修繕積立金、適正上げ幅 国交省会議が検討
NPO法人日本住宅管理組合協議会/集合住宅管理新聞『アメニティ』2023年12月5日付第495号「論談」より
国土交通省は10月30日、マンションの区分所有者が毎月払う修繕積立金について、適正な引き上げ幅を検討する作業部会の初会合を開いた。
これは、マンションの修繕費などを賄うための修繕積立金が不足するケースが増えているからであり、修繕費の見積もりや徴収額の設定が不十分なことや、資材の高騰のために、修繕工事費が想定し貯めていた修繕積立金を上回っていることなどが理由として考えられる。
◆積立金の目安
国土交通省の検討会では、マンションの適切な管理に支障が出る懸念が高まっているとして、修繕計画や積立金について適切な目安を設けることや、徴収額を当初から高めに設定し同じ金額を徴収していく方式を導入することなどについて、今年度中に議論を取りまとめ、新たなガイドラインを示したい考えだという。
◆適切な維持修繕
マンションでは、適切な維持修繕が欠かせない。
修繕工事ができなければ、マンションの劣化は否めないため、修繕積立金の引き上げも検討し、実施していかなくてはならない。

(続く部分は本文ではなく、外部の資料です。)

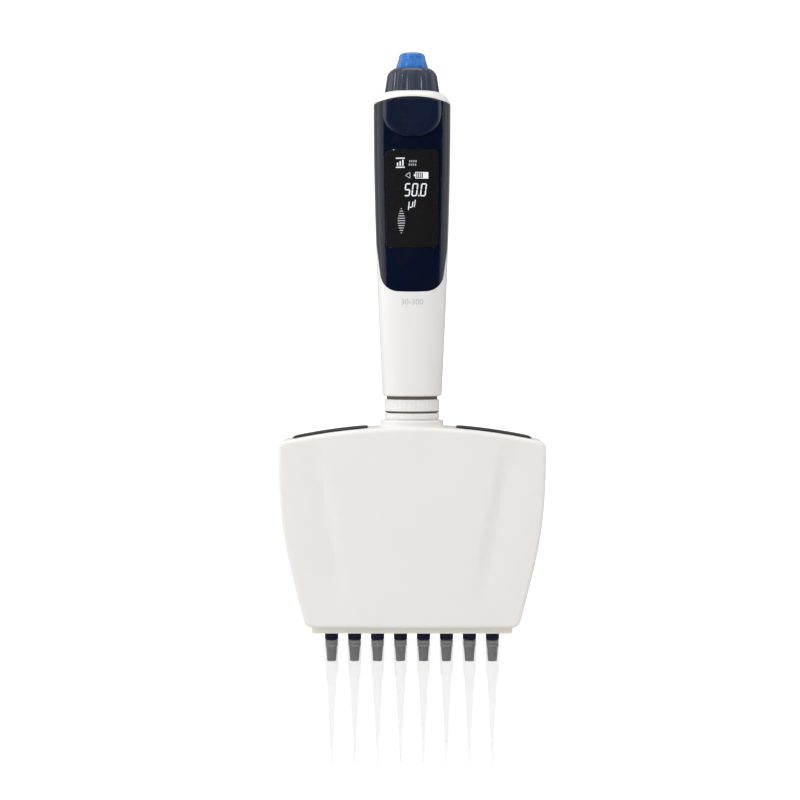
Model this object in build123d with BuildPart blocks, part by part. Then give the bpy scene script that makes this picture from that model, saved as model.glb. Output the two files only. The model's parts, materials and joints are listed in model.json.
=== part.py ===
"""An electronic eight-channel pipette with eight tips fitted, in millimetres.

The pipette stands upright, tips down.  The origin is on the axis of the handle, in the plane of
the tip ends, +Z runs up the handle, the display faces -Y and the row of tips lies along X.
"""
import os
from math import cos, copysign, pi, sin

from build123d import *

os.makedirs("parts", exist_ok=True)

# ---------------------------------------------------------------- driving dimensions
# Row of channels
channel_count = 8
channel_pitch = 9.0

# Tips
tip_length = 48.5
tip_rim_radius = 3.1
tip_wall = 0.55
tip_end_radius = 0.47
tip_end_wall = 0.22
tip_bead_height = 0.8
tip_bead_proud = 0.2
tip_socket_depth = 13.0
tip_socket_taper = 0.2
tip_shoulder_height = 2.5
tip_body_radius = 2.35
tip_stem_height = 16.0
tip_stem_radius = 1.52

# Nozzles
nozzle_insertion = 8.4
nozzle_collar_radius = 2.65
nozzle_cone_radius = 2.35
nozzle_end_radius = 1.75
nozzle_bore_radius = 0.9
nozzle_collar_gap = 0.2
nozzle_shank_radius = 2.5
nozzle_shank_length = 5.4
nozzle_ring_section = 0.35
nozzle_ring_spacing = 1.3
nozzle_ring_drop = 0.9
nozzle_ring_gap = 0.05

# Tip ejector
ejector_travel = 7.0
ejector_play = 2.9
ejector_bar_height = 6.0
ejector_bar_half_width = 39.2
ejector_bar_half_depth = 5.2
ejector_bar_corner = 1.6
ejector_bar_fillet = 0.8
ejector_hole_gap = 0.3
yoke_leg_thickness = 1.8
yoke_bridge_height = 3.5
yoke_half_depth = 4.0
yoke_ring_radius = 8.0
sleeve_wall = 1.4
sleeve_flange_radius = 7.2
sleeve_flange_height = 1.5
strap_thickness = 1.4
strap_half_width = 2.0
stirrup_height = 2.6
stirrup_arm_half_width = 3.5
stirrup_arm_grip = 1.9
stirrup_arm_depth = 1.4
stirrup_cross_y = -8.0
stirrup_cross_depth = 3.4
ejector_spring_length = 15.0
ejector_spring_wire = 0.5
ejector_spring_gap = 1.2
ejector_spring_turns = 7

# Pistons and their block
piston_radius = 2.6
piston_stroke = 14.2
piston_blow_out = 1.5
block_height = 20.0
block_half_depth = 8.0
block_corner = 1.0
block_end_wall = 3.5
seal_height = 1.8
seal_radius = 3.9
seal_plate_height = 2.0
carrier_height = 6.2
piston_seat = 2.6
carrier_cap_height = 2.0
carrier_boss_radius = 7.0
pillar_radius = 1.25
pillar_spacing_y = 12.4
pillar_depth = 7.5
pillar_margin = 0.8

# Drive
drive_rod_radius = 2.4
drive_foot_radius = 4.0
drive_foot_height = 2.8
lead_screw_radius = 2.0
shaft_chamfer = 0.3
rotor_radius = 4.25
motor_radius = 7.5
motor_height = 18.0
motor_end_wall = 1.0
mount_height = 2.0
mount_lip = 0.6
mount_arm_width = 8.0
lead_screw_reserve = 2.0

# Manifold housing
manifold_foot_z = 54.3
manifold_height = 78.0
manifold_crown = 6.0
manifold_half_width = 51.6
manifold_waist_half_width = 48.7
manifold_foot_half_width = 41.4
manifold_straight = 8.3
manifold_waist_share = 0.48
manifold_foot_slope = 0.25
manifold_top_half_depth = 15.0
manifold_middle_half_depth = 13.8
manifold_foot_half_depth = 11.0
manifold_face_bow = 2.5
manifold_wall = 2.0
manifold_edge_fillet = 1.8
manifold_top_corner = 2.8
manifold_foot_corner = 3.4
boss_radius = 2.6
screw_radius = 1.2
screw_head_radius = 2.2
screw_head_height = 1.4
screw_head_recess = 1.5
screw_drive_depth = 0.9
boss_inset = 7.0
boss_foot_inset = 0.6
screw_length = 16.0
pad_near_x = 17.3
pad_far_x = 46.3
pad_half_depth = 9.0
pad_proud = 0.6
pad_sunk = 0.8
pad_corner = 4.0
pad_fillet = 0.4

# Neck
neck_height = 11.7
hub_bearing_length = 17.6
hub_flange_radius = 12.25
hub_foot_radius = 13.2
hub_flange_height = 2.3
hub_groove_height = 0.6
hub_flare_dip = 0.2
hub_flare_height = 0.9
hub_chamfer = 0.35
hub_groove_radius = 10.2
hub_ring_height = 2.2
neck_ring_radius = 10.7
hub_collar_radius = 12.6
hub_collar_height = 2.4
hub_body_radius = 11.0
hub_seat_depth = 0.6
spindle_bore_radius = 5.2
spindle_wall = 2.8
spindle_flange_radius = 9.1
spindle_flange_height = 2.4
spindle_head = 4.5
retaining_ring_height = 1.2
retaining_ring_width = 2.2
retaining_ring_opening = 3.0
spindle_groove_depth = 0.7
swivel_washer_height = 0.5
swivel_washer_radius = 10.5
coupling_nut_height = 4.5
coupling_rib_count = 36
coupling_rib_depth = 0.14
coupling_rib_radius = 0.6
coupling_fillet = 0.4
neck_washer_radius = 9.9

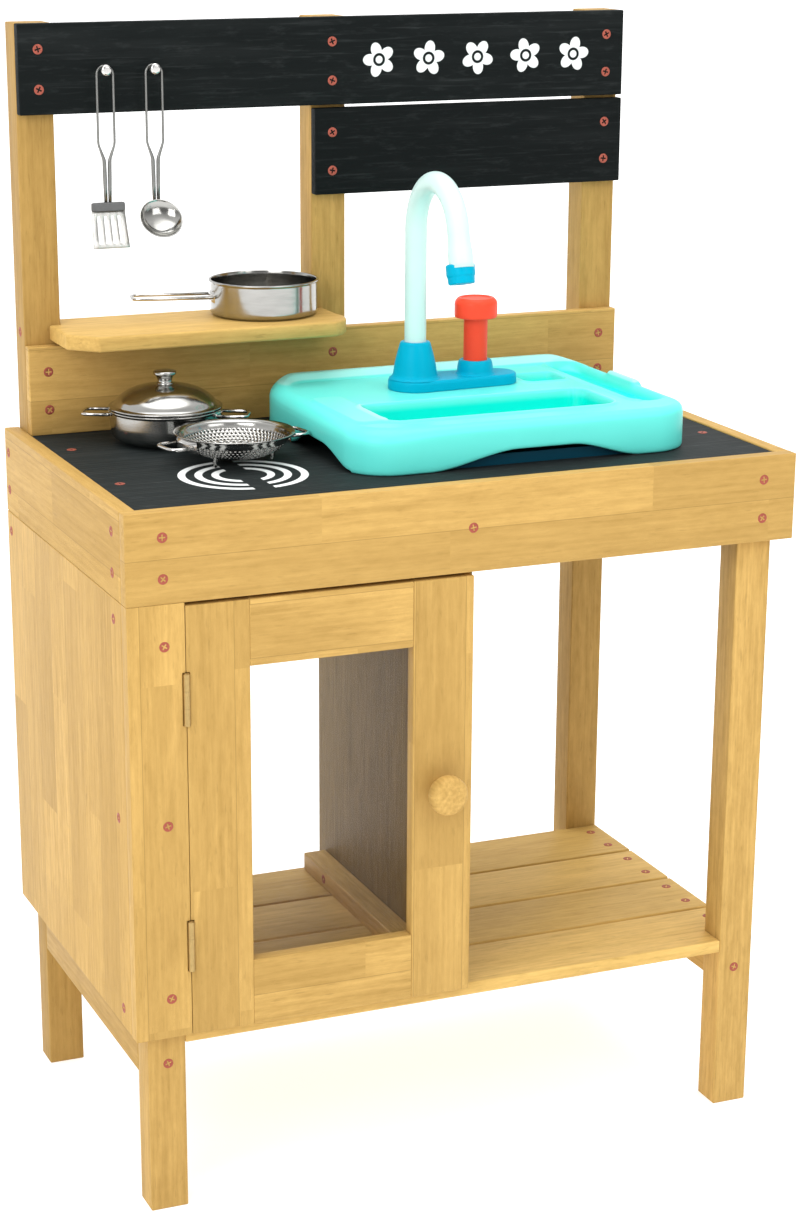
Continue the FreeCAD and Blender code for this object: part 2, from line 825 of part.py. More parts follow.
def hinge_leaf(low, leaf_x, lifts):
    """A leaf let into a stile's edge, with the knuckles at the given thirds."""
    front = at.knuckle_r - at.pin_forward + at.hinge_clearance
    leaf = solid_block(leaf_x, (front, at.leaf_depth), (low, low + at.hinge_length))
    third = at.hinge_length / 3
    for lift in lifts:
        start = low + third * lift
        gap = at.hinge_clearance / 2 if lift == 1 else 0 * third
        leaf = leaf.fuse(knuckle(start + gap, start + third - gap, leaf_x))
    return leaf.removeSplitter()


def build_hinges():
    """Two butt hinges: a fixed leaf, a door leaf and a headed pin each."""
    fixed = [hinge_leaf(low, fixed_leaf_x, (0, 2)) for low in hinge_bottoms()]
    moving = [hinge_leaf(low, moving_leaf_x, (1,)) for low in hinge_bottoms()]
    feature("hinge_leaves_fixed", Part.makeCompound(fixed))
    feature("hinge_leaves_door", Part.makeCompound(moving))
    pins = []
    for number, low in enumerate(hinge_bottoms()):
        top = low + at.hinge_length
        profile = [(0, low), (at.pin_r, low), (at.pin_r, top), (at.pin_head_r, top)]
        profile += [(at.pin_head_r, top + at.pin_head_t), (0, top + at.pin_head_t)]
        pins.append(turned(f"hinge_pin_{number}", profile, pin_x, -at.pin_forward, 0 * low))
    fused("hinge_pins", pins)


def screw_shape(length):
    """A countersunk wood screw that points down, its head's top just above the origin."""
    top = at.screw_rise
    rings = [(at.screw_head_r, top), (at.screw_r, top - at.screw_head_t), (at.screw_r / 2, top - length)]
    return faceted(rings, SCREW_SIDES)


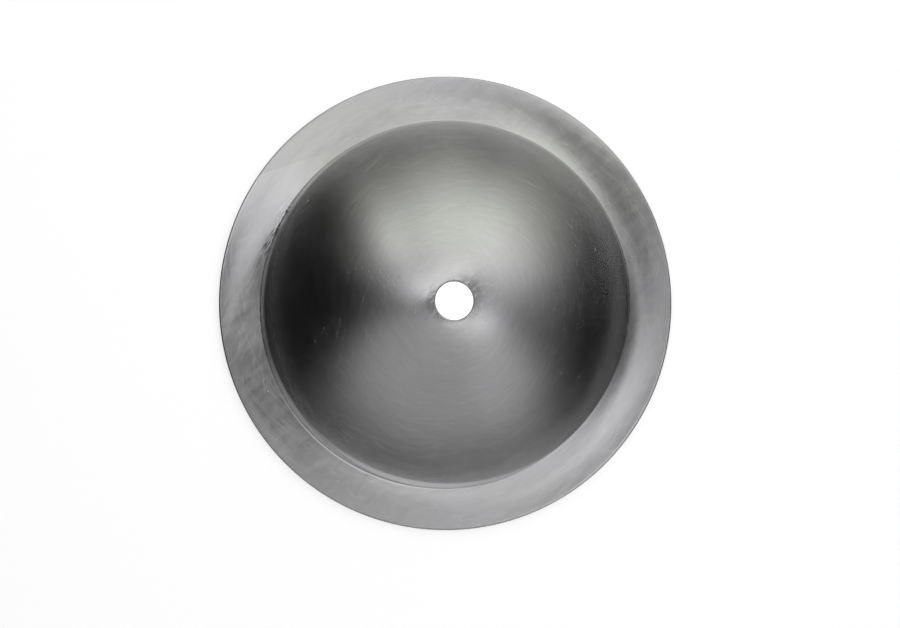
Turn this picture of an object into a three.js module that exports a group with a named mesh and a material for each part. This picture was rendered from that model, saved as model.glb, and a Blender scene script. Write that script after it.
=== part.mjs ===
// Bell cymbal: one disc of sheet steel, spun into a domed bell that stands in a flat rim, with a
// hole punched through a small flat seat at the crown. It is a single piece of metal: rim, wall and
// dome are the same sheet, and its two skins run parallel all the way.
//
// Millimetres, +Z up. The origin is on the bell's axis, in the plane that the rim lies on, so the
// part stands on its rim with the dome upwards.

import * as THREE from "three";

const { degToRad } = THREE.MathUtils;

// Driving dimensions, taken on the outer skin, which is the top one at the rim.
const SHEET = 2.5; // thickness of the metal, from rim to crown
const BELL_RADIUS = 62.7; // circle of the crease where the rim meets the wall
const RIM_WIDTH = 13.5; // from the crease to the outer edge, which makes the rim 152.4 across
const BELL_HEIGHT = 36; // from the plane under the rim to the top of the seat
const SWEEP_BEND = 18; // gentle hollow bend that lifts the rim towards the crease
const SWEEP_LEAN = degToRad(17); // steepness that the rim has reached at the crease
const CREASE_BEND = 1.2; // tight hollow bend from there into the wall
const STRAIGHT_WALL = 4.6; // length of the wall between its two bends
const WALL_LEAN = degToRad(86); // steepness of the wall
const FORMER_CORNER = 1; // rounding of the former that the sheet was turned down over
const HOLE_RADIUS = 6.25; // clears the sleeve of a cymbal stand
const SEAT_WIDTH = 2.75; // flat ring round the hole, which a felt washer presses on

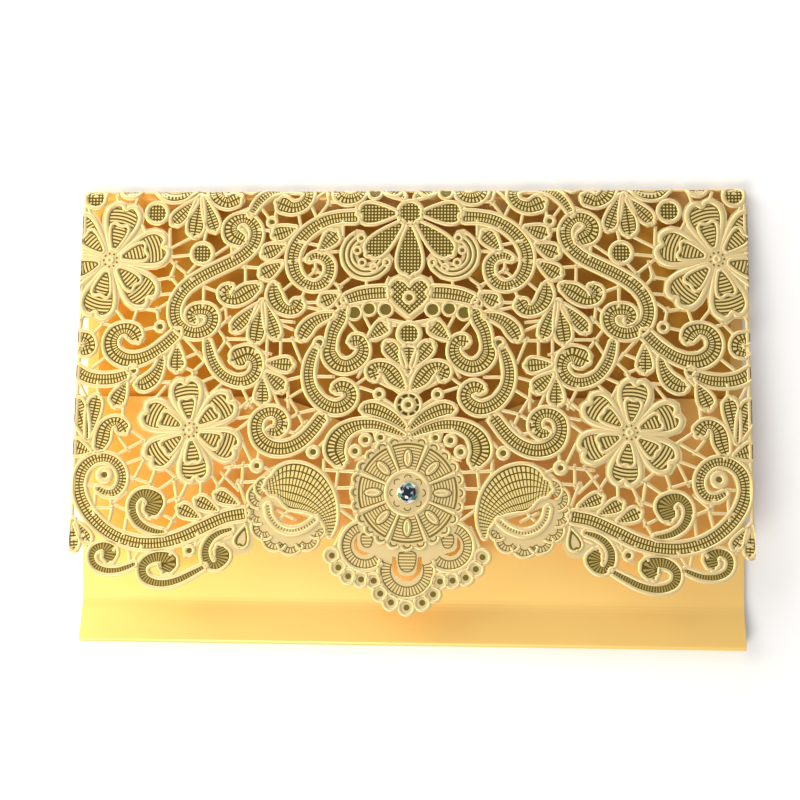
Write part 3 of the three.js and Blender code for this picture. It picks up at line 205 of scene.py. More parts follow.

しかし、居住者の高齢化もあって、引き上げはままならず、共用部分の日常的な維持管理さえできずに老朽化が一層進んでいくという事態になりかねない。
◆ビジョンが必要
自分が居住するマンションはあと何年住み続けることができるのか。建て替えは検討するのか、しないのか。
区分所有者の総意をまとめたビジョンが必要である。それに基づいて今後の自らの団地、マンションの長期修繕計画・大規模修繕工事と資金計画を考えていくことが求められる。
マンションの「2つの老い」(建物の老朽化と住民の高齢化)で修繕積立金の不足や管理不全に陥るマンションの増加が心配されている。
それを防ぐだめには、ビジョンに基づく計画と居住者同士の日頃からのコミュニケーションによって、理事会運営だけでなく日常生活でも相互に助け合える環境を整えていくことが可能になるのではないだろうか。